__PROMPT__. Below is a listing; reproduce each line of it exactly.

__SUPPLIED INFORMATION__.
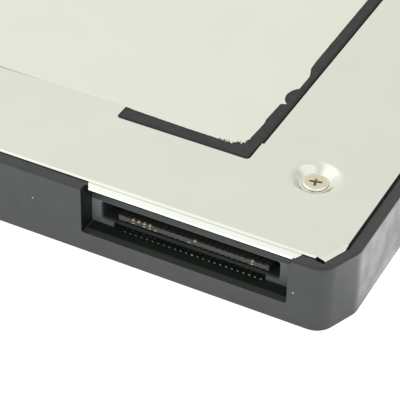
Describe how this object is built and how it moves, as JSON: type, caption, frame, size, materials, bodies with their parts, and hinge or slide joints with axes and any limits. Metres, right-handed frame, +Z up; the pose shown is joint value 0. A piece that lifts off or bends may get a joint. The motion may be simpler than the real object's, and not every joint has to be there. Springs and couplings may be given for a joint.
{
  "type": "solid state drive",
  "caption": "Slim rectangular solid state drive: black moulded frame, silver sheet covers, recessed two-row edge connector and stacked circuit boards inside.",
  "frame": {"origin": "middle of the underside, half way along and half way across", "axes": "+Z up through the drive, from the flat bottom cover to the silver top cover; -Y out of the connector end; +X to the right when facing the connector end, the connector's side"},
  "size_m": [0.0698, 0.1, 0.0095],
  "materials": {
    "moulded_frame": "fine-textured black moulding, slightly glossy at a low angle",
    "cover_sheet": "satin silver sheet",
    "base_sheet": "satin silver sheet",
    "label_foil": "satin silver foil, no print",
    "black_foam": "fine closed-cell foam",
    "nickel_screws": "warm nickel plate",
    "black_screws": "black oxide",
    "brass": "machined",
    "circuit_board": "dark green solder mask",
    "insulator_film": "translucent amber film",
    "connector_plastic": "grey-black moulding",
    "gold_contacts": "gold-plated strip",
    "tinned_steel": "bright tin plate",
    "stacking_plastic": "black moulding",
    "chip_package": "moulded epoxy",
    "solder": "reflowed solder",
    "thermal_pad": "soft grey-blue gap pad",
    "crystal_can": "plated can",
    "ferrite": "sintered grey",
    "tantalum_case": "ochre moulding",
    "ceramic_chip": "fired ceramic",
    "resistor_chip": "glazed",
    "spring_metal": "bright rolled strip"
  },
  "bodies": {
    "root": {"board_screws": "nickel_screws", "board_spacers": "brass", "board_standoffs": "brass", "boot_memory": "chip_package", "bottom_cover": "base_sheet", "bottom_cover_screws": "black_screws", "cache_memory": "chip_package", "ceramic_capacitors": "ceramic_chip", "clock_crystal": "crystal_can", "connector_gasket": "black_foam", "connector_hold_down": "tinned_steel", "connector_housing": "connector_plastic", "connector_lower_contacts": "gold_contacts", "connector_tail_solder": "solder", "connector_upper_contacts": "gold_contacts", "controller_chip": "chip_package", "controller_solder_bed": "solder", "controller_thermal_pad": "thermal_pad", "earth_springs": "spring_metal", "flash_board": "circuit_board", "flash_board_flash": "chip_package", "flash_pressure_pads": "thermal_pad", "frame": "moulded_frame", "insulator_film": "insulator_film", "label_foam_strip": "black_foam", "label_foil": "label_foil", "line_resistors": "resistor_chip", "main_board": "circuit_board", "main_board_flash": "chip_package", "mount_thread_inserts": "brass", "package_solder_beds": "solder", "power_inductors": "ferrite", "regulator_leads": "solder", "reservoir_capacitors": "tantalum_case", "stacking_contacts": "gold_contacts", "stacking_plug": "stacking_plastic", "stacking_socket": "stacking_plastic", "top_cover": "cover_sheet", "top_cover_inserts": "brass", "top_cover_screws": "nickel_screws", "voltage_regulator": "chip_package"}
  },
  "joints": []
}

__SOLUTION TO THIS TASK__.
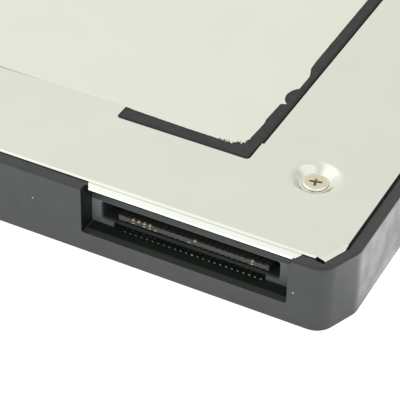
Describe how this object is built and how it moves, as JSON: type, caption, frame, size, materials, bodies with their parts, and hinge or slide joints with axes and any limits. Metres, right-handed frame, +Z up; the pose shown is joint value 0. A piece that lifts off or bends may get a joint. The motion may be simpler than the real object's, and not every joint has to be there. Springs and couplings may be given for a joint.
{
  "type": "solid state drive",
  "caption": "Slim rectangular solid state drive: black moulded frame, silver sheet covers, recessed two-row edge connector and stacked circuit boards inside.",
  "frame": {"origin": "middle of the underside, half way along and half way across", "axes": "+Z up through the drive, from the flat bottom cover to the silver top cover; -Y out of the connector end; +X to the right when facing the connector end, the connector's side"},
  "size_m": [0.0698, 0.1, 0.0095],
  "materials": {
    "moulded_frame": "fine-textured black moulding, slightly glossy at a low angle",
    "cover_sheet": "satin silver sheet",
    "base_sheet": "satin silver sheet",
    "label_foil": "satin silver foil, no print",
    "black_foam": "fine closed-cell foam",
    "nickel_screws": "warm nickel plate",
    "black_screws": "black oxide",
    "brass": "machined",
    "circuit_board": "dark green solder mask",
    "insulator_film": "translucent amber film",
    "connector_plastic": "grey-black moulding",
    "gold_contacts": "gold-plated strip",
    "tinned_steel": "bright tin plate",
    "stacking_plastic": "black moulding",
    "chip_package": "moulded epoxy",
    "solder": "reflowed solder",
    "thermal_pad": "soft grey-blue gap pad",
    "crystal_can": "plated can",
    "ferrite": "sintered grey",
    "tantalum_case": "ochre moulding",
    "ceramic_chip": "fired ceramic",
    "resistor_chip": "glazed",
    "spring_metal": "bright rolled strip"
  },
  "bodies": {
    "root": {"board_screws": "nickel_screws", "board_spacers": "brass", "board_standoffs": "brass", "boot_memory": "chip_package", "bottom_cover": "base_sheet", "bottom_cover_screws": "black_screws", "cache_memory": "chip_package", "ceramic_capacitors": "ceramic_chip", "clock_crystal": "crystal_can", "connector_gasket": "black_foam", "connector_hold_down": "tinned_steel", "connector_housing": "connector_plastic", "connector_lower_contacts": "gold_contacts", "connector_tail_solder": "solder", "connector_upper_contacts": "gold_contacts", "controller_chip": "chip_package", "controller_solder_bed": "solder", "controller_thermal_pad": "thermal_pad", "earth_springs": "spring_metal", "flash_board": "circuit_board", "flash_board_flash": "chip_package", "flash_pressure_pads": "thermal_pad", "frame": "moulded_frame", "insulator_film": "insulator_film", "label_foam_strip": "black_foam", "label_foil": "label_foil", "line_resistors": "resistor_chip", "main_board": "circuit_board", "main_board_flash": "chip_package", "mount_thread_inserts": "brass", "package_solder_beds": "solder", "power_inductors": "ferrite", "regulator_leads": "solder", "reservoir_capacitors": "tantalum_case", "stacking_contacts": "gold_contacts", "stacking_plug": "stacking_plastic", "stacking_socket": "stacking_plastic", "top_cover": "cover_sheet", "top_cover_inserts": "brass", "top_cover_screws": "nickel_screws", "voltage_regulator": "chip_package"}
  },
  "joints": []
}